Hiba Obaid will sich mitteilen, immer schon. Sie führte Theaterstücke in einer Bar in Aleppo auf, machte sich in ihren Bühnentexten sorgsam chiffriert über das Regime lustig, bis es dem Barbesitzer zu heiß wurde. Da hatte sie schon für Tageszeitungen geschrieben, den Job aber quittiert, weil sie die Zensur nicht ertrug. „Manchmal waren nicht nur die Texte umgeschrieben, sondern hatten plötzlich ein ganz anderes Thema.“ 

Sprachtalent: Hiba Obaid an ihrem Arbeitsplatz bei „Alex Berlin“.
Michael Kohls

Sprachtalent: Hiba Obaid an ihrem Arbeitsplatz bei „Alex Berlin“. 

Der regimetreue Journalistikstudiengang an der Universität Aleppo kam nicht in Frage. Sie studierte arabische Literatur, das hatte zumindest auch mit Ausdruck und Sprache zu tun. Das Recht auf die eigene Meinung setzte sie anders durch. „Mit dem Beginn der Aufstände gegen Assad haben wir ein Netzwerk von Gleichgesinnten an der Uni gegründet. Wir verteilten Flugblätter, auf denen wir das Regime anklagten.“ 

Dann kam der Tag, als einer der Freunde verschwand. Die Polizei hielt auch vor dem Haus ihrer nichtsahnenden Eltern, doch sie selbst war nicht da. „Als der Freund einige Zeit später aus dem Gefängnis kam, flehte er uns an, sofort aufzuhören. Sonst, das hatte man ihm eingetrichtert, würden sie uns alle mitnehmen, und dann käme niemand mehr zurück.“ 

Als Autorin will Hiba Obaid Augenhöhe herstellen

Seit 2015, nach ihrer Flucht über den Libanon und die Türkei, lebt Hiba Obaid in Berlin. Hier hat sie eine journalistische Ausbildung angefangen, als 27-Jährige ausgestattet mit Erfahrungen, die die meisten Journalisten in diesem Land wohl nie werden machen müssen. Sie weiß, was Meinung wirklich kosten kann. 

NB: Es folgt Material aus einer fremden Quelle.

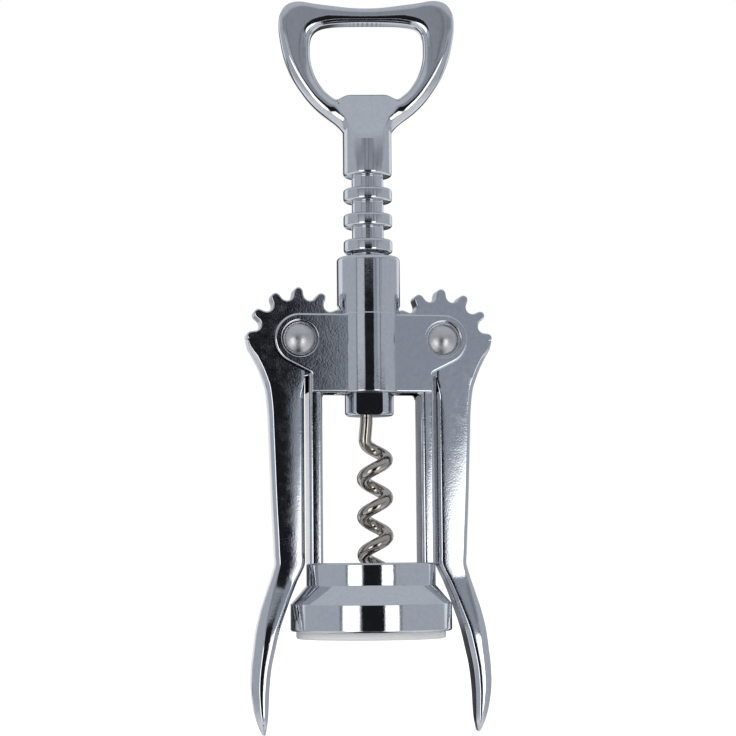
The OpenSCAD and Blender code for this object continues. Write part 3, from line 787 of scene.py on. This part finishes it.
class Shape:
    """Vertices and faces of one piece, in millimetres."""

    def __init__(self):
        self.verts = []
        self.faces = []

    def add(self, verts, faces):
        base = len(self.verts)
        self.verts += [Vector(v) for v in verts]
        self.faces += [tuple(base + i for i in f) for f in faces]

    def grid(self, rows, ends=False):
        """Joins rows of points, each a closed ring, and fills the first and the last where asked."""
        m = len(rows[0])
        faces = []
        for j in range(len(rows) - 1):
            for i in range(m):
                a, b = j * m + i, j * m + (i + 1) % m
                faces.append((a, b, b + m, a + m))
        if ends:
            faces.append(tuple(range(m - 1, -1, -1)))
            faces.append(tuple((len(rows) - 1) * m + i for i in range(m)))
        self.add([p for row in rows for p in row], faces)

    def lathe(self, profile, count, closed=True, along_y=None):
        """Turns a profile of (radius, height) round Z, or round a line along Y through (x, z)."""
        rows = []
        for k in range(count):
            a = 2 * math.pi * k / count
            c, s = math.cos(a), math.sin(a)
            if along_y is None:
                rows.append([(p[0] * c, p[0] * s, p[1]) for p in profile])
            else:
                x, z = along_y
                rows.append([(x + p[0] * c, p[1], z - p[0] * s) for p in profile])
        m = len(profile)
        faces = []
        for k in range(count):
            a, b = k * m, (k + 1) % count * m
            for i in range(m if closed else m - 1):
                j = (i + 1) % m
                faces.append((a + i, b + i, b + j, a + j))
        self.add([p for row in rows for p in row], faces)

    def flat_fill(self, loops, y):
        """Fills the area between an outer loop and the round holes in it, all at one depth."""
        bm = bmesh.new()
        for loop in loops:
            vs = [bm.verts.new(p) for p in facing(loop, y)]
            for a, b in zip(vs, vs[1:] + vs[:1]):
                bm.edges.new((a, b))
        bmesh.ops.triangle_fill(bm, use_beauty=True, edges=bm.edges[:])
        # The fill may cover a hole as well, so the faces inside one go
        holes = [(sum(loop, Vector((0, 0))) / len(loop), loop[0]) for loop in loops[1:]]
        inside = []
        for f in bm.faces:
            middle = f.calc_center_median().xz
            if any((middle - centre).length < 0.98 * (rim - centre).length for centre, rim in holes):
                inside.append(f)
        bmesh.ops.delete(bm, geom=inside, context="FACES_ONLY")
        bm.verts.index_update()
        self.add([v.co.copy() for v in bm.verts], [tuple(v.index for v in f.verts) for f in bm.faces])
        bm.free()

    def mirrored(self, axis):
        """Adds the mirror image of everything so far."""
        verts = [Vector(v) for v in self.verts]
        for v in verts:
            v[axis] = -v[axis]
        self.add(verts, [tuple(reversed(f)) for f in self.faces])

    def moved(self, matrix):
        self.verts = [matrix @ v for v in self.verts]
        return self

    def make(self, name, material, body, slot, replaced=(), angle=SHARP_ANGLE):
        """The piece as an object that rides on a body, and stands for the replaced nodes."""
        obj = bpy.data.objects.new(name, clean_mesh(name, self.verts, self.faces))
        bpy.context.scene.collection.objects.link(obj)
        obj.data.materials.append(material)
        finish_normals(obj, angle)
        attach(obj, body)
        for node in replaced:
            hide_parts(node)
        return obj


def cut(obj, cutter, renew=False):
    """Cuts a closed shape out of a piece. Where renew is set, no corner normal of before is kept."""
    mesh = clean_mesh("cutter", cutter.verts, cutter.faces)
    tool = bpy.data.objects.new("cutter", mesh)
    bpy.context.scene.collection.objects.link(tool)
    mod = obj.modifiers.new("cut", "BOOLEAN")
    mod.operation, mod.solver, mod.object = "DIFFERENCE", "EXACT", tool
    bpy.context.view_layer.update()
    done = bpy.data.meshes.new_from_object(obj.evaluated_get(bpy.context.evaluated_depsgraph_get()))
    obj.modifiers.clear()
    old = obj.data
    obj.data = done
    if renew and "custom_normal" in done.attributes:
        done.attributes.remove(done.attributes["custom_normal"])
    done.name = old.name
    bpy.data.meshes.remove(old)
    bpy.data.objects.remove(tool)
    bpy.data.meshes.remove(mesh)
    finish_normals(obj, SHARP_ANGLE)


# The frame. Each corner of a profile is its radius, its height and how far it is rounded.


def bell():
    s = Shape()
    foot_r, foot_z = LIP_R + FOOT_GAP, LIP_H - FOOT_DROP
    s.lathe(rounded([
        (LINER_R, LIP_H, 0), (foot_r, LIP_H, 0), (foot_r, foot_z, 0.2), (BELL_R, foot_z, 0.6),
        (BELL_R, SKIRT_Z, 0.35), (BELL_TOP_R, CONE_Z, 0.3), (BELL_TOP_R, BELL_TOP_Z, 0.55),
        (CORK_R, BELL_TOP_Z, 0.3), (CORK_R, MOUTH_DEPTH, 0), (LINER_R, MOUTH_DEPTH, 0)]), 144)
    return s


def barrel():
    s = Shape()
    wide, ear_top = BARREL_R + BARREL_STEP, PIVOT_Z + EAR_R
    s.lathe(rounded([
        (BORE_R, PLATE_Z, 0.25), (wide, PLATE_Z, 0.45), (wide, ear_top, 0.12),
        (BARREL_R, ear_top + STEP_RUN, 0.12), (BARREL_R, BARREL_TOP_Z, 1.1),
        (BORE_R, BARREL_TOP_Z, 0.25)], 8), 128)
    return s


def plate_loop():
    """Outline of a plate, counter-clockwise seen from the front: right side, top, left side."""
    away = Vector((SIDE_X - PIVOT_X, SIDE_Z - PIVOT_Z))
    turn = math.atan2(away.y, away.x) + math.acos(EAR_R / away.length)
    foot = Vector((PIVOT_X + EAR_R * math.cos(turn), PIVOT_Z + EAR_R * math.sin(turn)))
    side = PIVOT_X + EAR_R
    slope = (foot - Vector((SIDE_X, SIDE_Z))).normalized()
    elbow = foot + slope * ((side - foot.x) / slope.x)
    # A hair under the ear's radius, so that two round corners never meet in one point
    ear = EAR_R - 0.001
    half = [(side, PIVOT_Z + EAR_R, ear), (side, elbow.y, ear),
        (SIDE_X, SIDE_Z, SIDE_ROUND), (SIDE_X, PLATE_Z, CORNER_ROUND)]
    return rounded(half[::-1] + [(-x, z, r) for x, z, r in half], 14)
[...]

In Berlin schreibt sie für Tageszeitungen und Magazine, thematisiert die Probleme von Flüchtlingen im Umgang mit der Gesellschaft und arbeitet die eigenen Erlebnisse auf. Sie will Augenhöhe herstellen in einem Land, „in dem Menschen anderer Nationen für viele zeitlebens Gäste bleiben, egal, wie integrationswillig sie sind.“ Ihre Begabung als Autorin hat ihr viel Resonanz und Facebook-Follower gebracht – und ein Volontariat beim Sender „Alex Berlin“. Dort lernt sie das ganze crossmediale Handwerk, nur bei ihrem Schreibstil will sie sich nicht reinreden lassen.

Der soll so bleiben, wie er ist: immer ganz direkt.

Hiba Obaid Arbeitsplatz
Michael Kohls

HIBA OBAID

war maßgeblich an der von Exiljournalisten erstellten Publikation „Wir wählen Freiheit“ beteiligt, die der Tagesspiegel in Kooperation mit der Robert Bosch Stiftung realisierte. Derzeit absolviert sie bei „Alex Berlin“ ein Integrationsvolontariat, das die Medienanstalt Berlin-Brandenburg (mabb) zur Integration junger Nachwuchsjournalisten mit Fluchterfahrung auf dem deutschen Arbeitsmarkt anbietet.